-- Start of Information supplied --

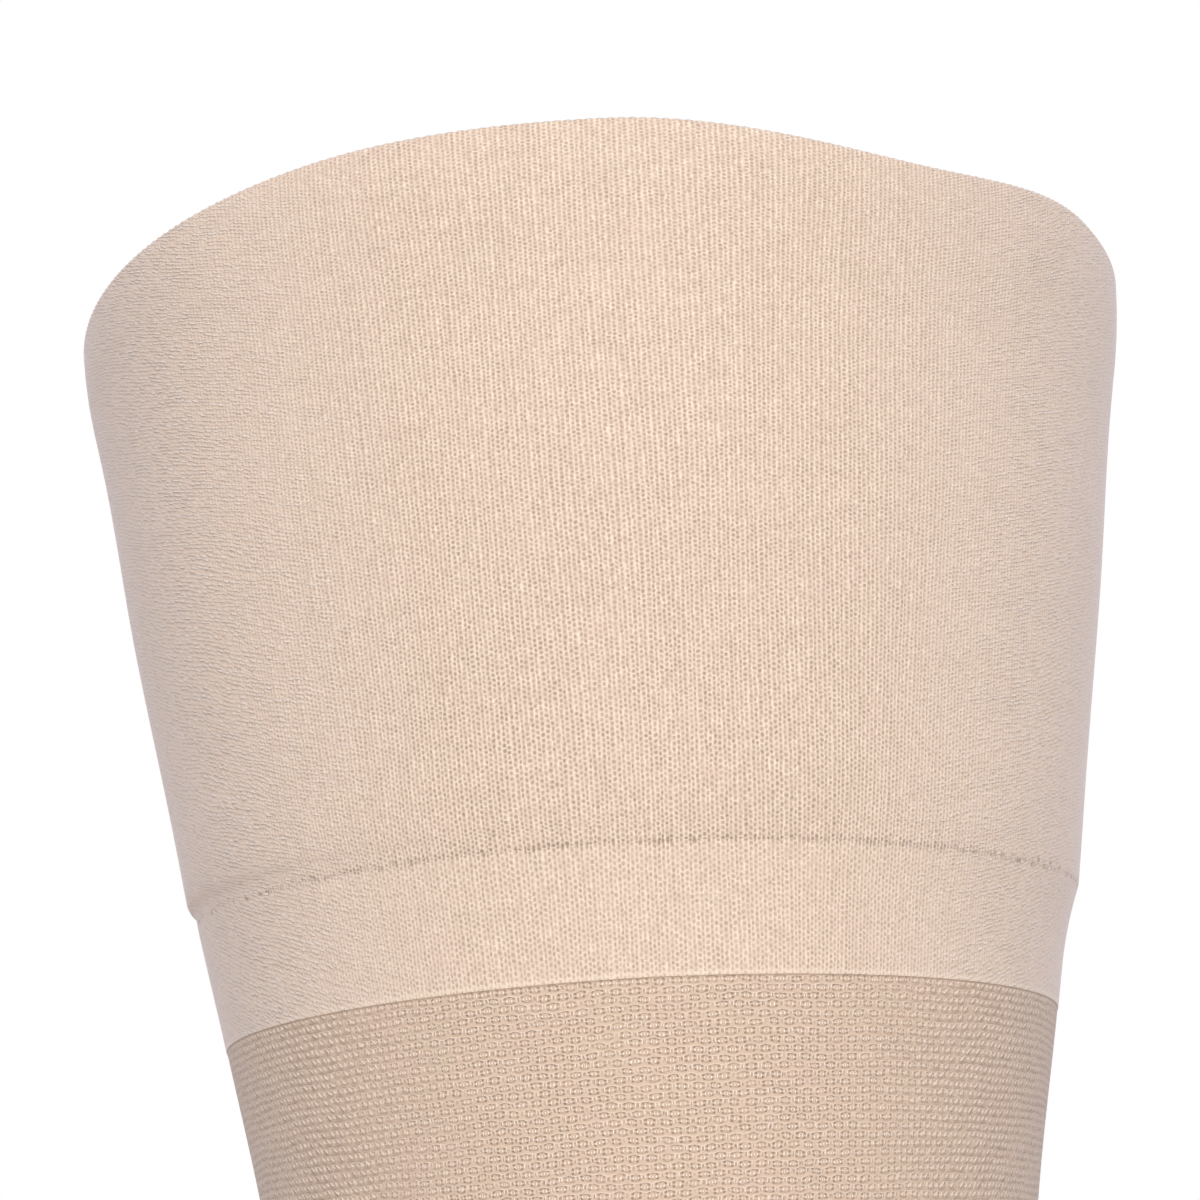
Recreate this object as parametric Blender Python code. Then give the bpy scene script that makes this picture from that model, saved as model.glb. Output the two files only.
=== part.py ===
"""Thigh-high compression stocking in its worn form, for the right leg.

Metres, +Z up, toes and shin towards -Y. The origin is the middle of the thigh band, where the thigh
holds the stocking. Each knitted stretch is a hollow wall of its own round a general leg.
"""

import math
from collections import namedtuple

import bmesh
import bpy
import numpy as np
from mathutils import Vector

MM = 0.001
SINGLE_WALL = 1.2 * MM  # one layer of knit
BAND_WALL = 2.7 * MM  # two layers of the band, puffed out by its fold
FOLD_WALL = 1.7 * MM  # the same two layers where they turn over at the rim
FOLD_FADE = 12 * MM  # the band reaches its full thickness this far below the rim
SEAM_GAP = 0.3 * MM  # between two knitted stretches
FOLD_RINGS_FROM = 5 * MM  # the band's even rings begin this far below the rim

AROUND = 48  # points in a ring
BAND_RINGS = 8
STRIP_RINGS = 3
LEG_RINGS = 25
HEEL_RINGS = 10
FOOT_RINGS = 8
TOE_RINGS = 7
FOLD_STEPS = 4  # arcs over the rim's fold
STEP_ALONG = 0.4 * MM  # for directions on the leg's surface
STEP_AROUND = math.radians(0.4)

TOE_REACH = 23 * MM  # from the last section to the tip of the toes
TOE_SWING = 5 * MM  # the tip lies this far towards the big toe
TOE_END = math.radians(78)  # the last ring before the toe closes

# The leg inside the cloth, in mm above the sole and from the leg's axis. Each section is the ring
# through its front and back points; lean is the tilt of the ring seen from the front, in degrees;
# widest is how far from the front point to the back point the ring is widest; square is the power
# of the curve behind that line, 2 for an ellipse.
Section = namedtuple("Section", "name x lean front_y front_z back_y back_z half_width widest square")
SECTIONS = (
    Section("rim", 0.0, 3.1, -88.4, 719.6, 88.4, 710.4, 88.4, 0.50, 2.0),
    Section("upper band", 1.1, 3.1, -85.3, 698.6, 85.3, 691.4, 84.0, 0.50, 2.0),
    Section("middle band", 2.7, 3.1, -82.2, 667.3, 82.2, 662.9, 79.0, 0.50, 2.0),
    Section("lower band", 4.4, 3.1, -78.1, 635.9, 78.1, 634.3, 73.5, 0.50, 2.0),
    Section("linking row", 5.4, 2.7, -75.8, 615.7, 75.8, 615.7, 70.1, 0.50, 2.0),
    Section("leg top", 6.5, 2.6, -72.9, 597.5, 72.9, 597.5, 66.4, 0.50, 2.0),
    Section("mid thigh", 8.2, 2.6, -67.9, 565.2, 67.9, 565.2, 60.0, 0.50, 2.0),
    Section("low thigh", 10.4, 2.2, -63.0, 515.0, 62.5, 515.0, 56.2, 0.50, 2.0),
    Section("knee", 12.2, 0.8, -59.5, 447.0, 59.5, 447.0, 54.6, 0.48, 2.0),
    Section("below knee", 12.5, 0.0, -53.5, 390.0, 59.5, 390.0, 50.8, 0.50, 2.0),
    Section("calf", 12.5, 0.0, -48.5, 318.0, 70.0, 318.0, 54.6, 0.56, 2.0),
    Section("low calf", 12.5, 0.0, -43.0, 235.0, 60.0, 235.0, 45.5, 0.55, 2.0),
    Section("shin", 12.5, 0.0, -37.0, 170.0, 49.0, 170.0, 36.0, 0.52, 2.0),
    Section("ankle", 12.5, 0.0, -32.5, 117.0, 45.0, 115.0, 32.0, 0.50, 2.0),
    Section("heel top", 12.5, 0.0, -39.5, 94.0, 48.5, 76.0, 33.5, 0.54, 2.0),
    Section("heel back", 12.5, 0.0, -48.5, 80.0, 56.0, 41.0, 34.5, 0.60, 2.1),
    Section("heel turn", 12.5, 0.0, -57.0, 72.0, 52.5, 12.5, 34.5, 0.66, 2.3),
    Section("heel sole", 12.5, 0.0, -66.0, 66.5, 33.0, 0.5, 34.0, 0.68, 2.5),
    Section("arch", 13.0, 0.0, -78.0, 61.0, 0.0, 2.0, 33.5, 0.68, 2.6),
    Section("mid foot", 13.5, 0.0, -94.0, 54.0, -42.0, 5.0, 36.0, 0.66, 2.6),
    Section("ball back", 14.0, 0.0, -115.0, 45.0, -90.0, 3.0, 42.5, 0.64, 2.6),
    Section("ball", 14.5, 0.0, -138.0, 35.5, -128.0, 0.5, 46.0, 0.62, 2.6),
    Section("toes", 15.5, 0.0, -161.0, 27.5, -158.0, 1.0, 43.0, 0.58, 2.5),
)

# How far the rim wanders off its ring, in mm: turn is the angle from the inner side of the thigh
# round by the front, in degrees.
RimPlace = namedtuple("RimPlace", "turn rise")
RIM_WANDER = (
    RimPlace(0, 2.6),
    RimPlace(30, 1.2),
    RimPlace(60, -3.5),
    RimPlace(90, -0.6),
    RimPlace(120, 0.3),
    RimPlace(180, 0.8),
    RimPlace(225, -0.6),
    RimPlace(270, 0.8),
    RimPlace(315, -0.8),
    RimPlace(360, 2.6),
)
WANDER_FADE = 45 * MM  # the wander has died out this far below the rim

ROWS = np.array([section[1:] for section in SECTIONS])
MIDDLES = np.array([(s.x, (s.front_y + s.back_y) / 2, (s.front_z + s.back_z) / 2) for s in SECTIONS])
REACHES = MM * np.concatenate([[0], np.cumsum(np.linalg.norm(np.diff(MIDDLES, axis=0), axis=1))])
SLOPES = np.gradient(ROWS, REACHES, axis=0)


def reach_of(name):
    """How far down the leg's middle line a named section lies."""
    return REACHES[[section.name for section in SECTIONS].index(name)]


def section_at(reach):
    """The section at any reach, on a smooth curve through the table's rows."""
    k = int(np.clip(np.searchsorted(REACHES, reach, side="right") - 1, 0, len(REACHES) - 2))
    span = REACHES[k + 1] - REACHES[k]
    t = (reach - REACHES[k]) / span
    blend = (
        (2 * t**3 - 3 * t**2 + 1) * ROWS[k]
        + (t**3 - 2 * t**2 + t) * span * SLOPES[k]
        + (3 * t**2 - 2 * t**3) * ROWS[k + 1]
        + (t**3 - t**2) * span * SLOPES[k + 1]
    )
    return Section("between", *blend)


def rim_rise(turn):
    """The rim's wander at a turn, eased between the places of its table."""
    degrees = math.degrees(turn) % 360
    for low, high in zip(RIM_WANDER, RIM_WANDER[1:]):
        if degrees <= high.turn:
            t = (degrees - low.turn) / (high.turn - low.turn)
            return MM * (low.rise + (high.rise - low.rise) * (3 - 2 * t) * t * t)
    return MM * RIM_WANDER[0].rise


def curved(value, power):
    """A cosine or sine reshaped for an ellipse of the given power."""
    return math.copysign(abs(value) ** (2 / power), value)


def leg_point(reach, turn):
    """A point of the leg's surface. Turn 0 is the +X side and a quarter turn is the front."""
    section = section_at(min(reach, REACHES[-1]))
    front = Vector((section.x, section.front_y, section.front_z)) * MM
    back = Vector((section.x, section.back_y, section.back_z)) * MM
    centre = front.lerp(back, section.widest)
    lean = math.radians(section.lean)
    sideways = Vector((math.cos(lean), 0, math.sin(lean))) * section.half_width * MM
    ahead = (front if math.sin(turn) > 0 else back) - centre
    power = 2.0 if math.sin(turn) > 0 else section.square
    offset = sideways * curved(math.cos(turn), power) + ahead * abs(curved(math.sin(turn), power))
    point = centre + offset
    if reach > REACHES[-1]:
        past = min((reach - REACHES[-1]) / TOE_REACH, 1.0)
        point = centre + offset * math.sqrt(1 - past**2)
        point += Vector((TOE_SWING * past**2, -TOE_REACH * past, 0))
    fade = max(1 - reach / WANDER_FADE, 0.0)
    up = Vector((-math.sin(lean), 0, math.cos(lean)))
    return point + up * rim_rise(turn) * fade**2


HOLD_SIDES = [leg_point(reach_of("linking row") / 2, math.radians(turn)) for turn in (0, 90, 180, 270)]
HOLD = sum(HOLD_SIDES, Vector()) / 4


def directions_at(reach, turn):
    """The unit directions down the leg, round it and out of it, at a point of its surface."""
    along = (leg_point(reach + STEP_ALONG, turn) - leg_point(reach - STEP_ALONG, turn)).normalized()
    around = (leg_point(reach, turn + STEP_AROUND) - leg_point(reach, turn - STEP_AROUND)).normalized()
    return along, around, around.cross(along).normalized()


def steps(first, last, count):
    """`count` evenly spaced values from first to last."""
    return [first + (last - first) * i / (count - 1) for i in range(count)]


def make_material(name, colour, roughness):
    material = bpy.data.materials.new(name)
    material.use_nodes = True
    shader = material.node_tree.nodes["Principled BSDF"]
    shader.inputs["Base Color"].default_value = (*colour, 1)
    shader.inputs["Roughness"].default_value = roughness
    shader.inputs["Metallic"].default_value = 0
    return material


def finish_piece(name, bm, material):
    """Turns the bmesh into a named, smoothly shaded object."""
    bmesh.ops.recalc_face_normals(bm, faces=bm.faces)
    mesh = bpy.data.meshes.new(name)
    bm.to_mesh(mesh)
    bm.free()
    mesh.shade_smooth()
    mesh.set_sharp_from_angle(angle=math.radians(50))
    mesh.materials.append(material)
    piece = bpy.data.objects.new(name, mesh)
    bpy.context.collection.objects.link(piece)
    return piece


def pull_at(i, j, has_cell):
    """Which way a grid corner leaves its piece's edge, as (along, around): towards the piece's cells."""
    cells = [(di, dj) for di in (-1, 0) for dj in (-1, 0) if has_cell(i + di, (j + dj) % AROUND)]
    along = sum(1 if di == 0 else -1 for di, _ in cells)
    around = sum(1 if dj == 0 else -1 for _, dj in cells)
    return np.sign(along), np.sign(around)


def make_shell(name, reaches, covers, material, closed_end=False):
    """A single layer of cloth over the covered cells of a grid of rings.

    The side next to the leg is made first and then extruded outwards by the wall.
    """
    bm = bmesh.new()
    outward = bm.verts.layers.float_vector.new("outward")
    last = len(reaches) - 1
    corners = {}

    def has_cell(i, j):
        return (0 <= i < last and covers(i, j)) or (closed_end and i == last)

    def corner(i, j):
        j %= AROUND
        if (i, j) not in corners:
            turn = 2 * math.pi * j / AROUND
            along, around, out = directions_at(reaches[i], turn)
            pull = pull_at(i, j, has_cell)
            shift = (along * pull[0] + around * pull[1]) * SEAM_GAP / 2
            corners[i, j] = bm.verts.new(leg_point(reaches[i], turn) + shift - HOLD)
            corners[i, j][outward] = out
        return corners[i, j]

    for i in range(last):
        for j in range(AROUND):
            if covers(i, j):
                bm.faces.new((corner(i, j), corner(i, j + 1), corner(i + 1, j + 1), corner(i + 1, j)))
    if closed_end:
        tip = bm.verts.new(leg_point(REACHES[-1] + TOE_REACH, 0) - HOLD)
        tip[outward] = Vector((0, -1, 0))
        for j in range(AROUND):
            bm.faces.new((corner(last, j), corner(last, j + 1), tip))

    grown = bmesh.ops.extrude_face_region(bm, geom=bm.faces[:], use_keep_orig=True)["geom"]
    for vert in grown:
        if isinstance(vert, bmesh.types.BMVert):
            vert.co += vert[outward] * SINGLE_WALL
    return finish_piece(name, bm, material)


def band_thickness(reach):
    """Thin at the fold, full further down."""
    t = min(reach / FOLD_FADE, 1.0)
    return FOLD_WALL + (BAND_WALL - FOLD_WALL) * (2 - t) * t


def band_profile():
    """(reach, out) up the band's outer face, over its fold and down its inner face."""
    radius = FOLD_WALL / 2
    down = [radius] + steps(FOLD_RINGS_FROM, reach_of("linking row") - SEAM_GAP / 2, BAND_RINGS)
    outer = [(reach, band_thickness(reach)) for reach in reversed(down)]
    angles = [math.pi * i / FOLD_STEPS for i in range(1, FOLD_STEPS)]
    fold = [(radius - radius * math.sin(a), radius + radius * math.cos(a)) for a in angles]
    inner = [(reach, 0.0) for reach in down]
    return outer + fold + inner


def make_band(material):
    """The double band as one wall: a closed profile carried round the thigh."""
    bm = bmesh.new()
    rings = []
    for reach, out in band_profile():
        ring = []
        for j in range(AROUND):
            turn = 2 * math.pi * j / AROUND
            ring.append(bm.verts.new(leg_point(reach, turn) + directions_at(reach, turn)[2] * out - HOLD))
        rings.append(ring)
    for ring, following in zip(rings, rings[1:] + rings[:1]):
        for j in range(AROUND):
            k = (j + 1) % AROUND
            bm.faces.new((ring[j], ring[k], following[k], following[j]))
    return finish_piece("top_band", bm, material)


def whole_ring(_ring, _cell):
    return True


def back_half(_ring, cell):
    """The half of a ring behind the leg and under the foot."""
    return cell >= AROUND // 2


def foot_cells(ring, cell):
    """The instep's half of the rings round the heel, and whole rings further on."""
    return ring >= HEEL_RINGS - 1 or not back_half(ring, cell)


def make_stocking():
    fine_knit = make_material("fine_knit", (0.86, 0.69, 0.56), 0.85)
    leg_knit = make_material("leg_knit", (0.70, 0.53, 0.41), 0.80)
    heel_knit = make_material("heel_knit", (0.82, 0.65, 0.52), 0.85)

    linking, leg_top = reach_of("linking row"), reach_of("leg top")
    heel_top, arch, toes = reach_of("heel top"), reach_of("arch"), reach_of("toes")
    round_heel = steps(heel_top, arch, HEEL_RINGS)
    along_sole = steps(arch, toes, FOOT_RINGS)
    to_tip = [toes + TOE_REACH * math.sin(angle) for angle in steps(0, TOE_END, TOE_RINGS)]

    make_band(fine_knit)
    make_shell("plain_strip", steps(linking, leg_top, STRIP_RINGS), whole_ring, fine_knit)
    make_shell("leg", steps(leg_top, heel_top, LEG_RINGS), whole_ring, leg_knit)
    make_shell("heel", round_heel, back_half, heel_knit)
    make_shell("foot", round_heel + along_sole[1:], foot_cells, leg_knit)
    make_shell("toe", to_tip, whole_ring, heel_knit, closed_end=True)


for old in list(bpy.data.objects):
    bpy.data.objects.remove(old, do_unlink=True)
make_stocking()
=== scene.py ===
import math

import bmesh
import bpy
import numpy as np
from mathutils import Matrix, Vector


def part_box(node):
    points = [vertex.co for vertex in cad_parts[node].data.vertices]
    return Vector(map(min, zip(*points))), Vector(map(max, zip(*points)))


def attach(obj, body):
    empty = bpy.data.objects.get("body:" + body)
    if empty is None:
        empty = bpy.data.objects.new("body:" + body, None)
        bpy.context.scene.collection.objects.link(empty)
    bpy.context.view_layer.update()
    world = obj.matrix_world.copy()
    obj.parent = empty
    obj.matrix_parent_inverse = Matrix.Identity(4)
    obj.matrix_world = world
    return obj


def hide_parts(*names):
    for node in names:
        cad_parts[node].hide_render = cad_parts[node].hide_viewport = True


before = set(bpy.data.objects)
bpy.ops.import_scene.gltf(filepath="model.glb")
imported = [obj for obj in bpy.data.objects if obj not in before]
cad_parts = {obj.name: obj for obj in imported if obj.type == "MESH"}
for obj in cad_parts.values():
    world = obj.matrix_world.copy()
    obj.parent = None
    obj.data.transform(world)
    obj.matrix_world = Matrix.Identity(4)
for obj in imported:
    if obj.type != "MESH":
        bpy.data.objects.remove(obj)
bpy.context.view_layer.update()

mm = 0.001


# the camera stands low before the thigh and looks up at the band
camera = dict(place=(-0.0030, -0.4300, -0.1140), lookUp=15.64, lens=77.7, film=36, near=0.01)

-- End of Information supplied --

__Given exercise__
From the line containing "if empty is" through the closing line of the material above, return every line exactly and omit all others.

__Exercise result__
    if empty is None:
        empty = bpy.data.objects.new("body:" + body, None)
        bpy.context.scene.collection.objects.link(empty)
    bpy.context.view_layer.update()
    world = obj.matrix_world.copy()
    obj.parent = empty
    obj.matrix_parent_inverse = Matrix.Identity(4)
    obj.matrix_world = world
    return obj


def hide_parts(*names):
    for node in names:
        cad_parts[node].hide_render = cad_parts[node].hide_viewport = True


before = set(bpy.data.objects)
bpy.ops.import_scene.gltf(filepath="model.glb")
imported = [obj for obj in bpy.data.objects if obj not in before]
cad_parts = {obj.name: obj for obj in imported if obj.type == "MESH"}
for obj in cad_parts.values():
    world = obj.matrix_world.copy()
    obj.parent = None
    obj.data.transform(world)
    obj.matrix_world = Matrix.Identity(4)
for obj in imported:
    if obj.type != "MESH":
        bpy.data.objects.remove(obj)
bpy.context.view_layer.update()

mm = 0.001


# the camera stands low before the thigh and looks up at the band
camera = dict(place=(-0.0030, -0.4300, -0.1140), lookUp=15.64, lens=77.7, film=36, near=0.01)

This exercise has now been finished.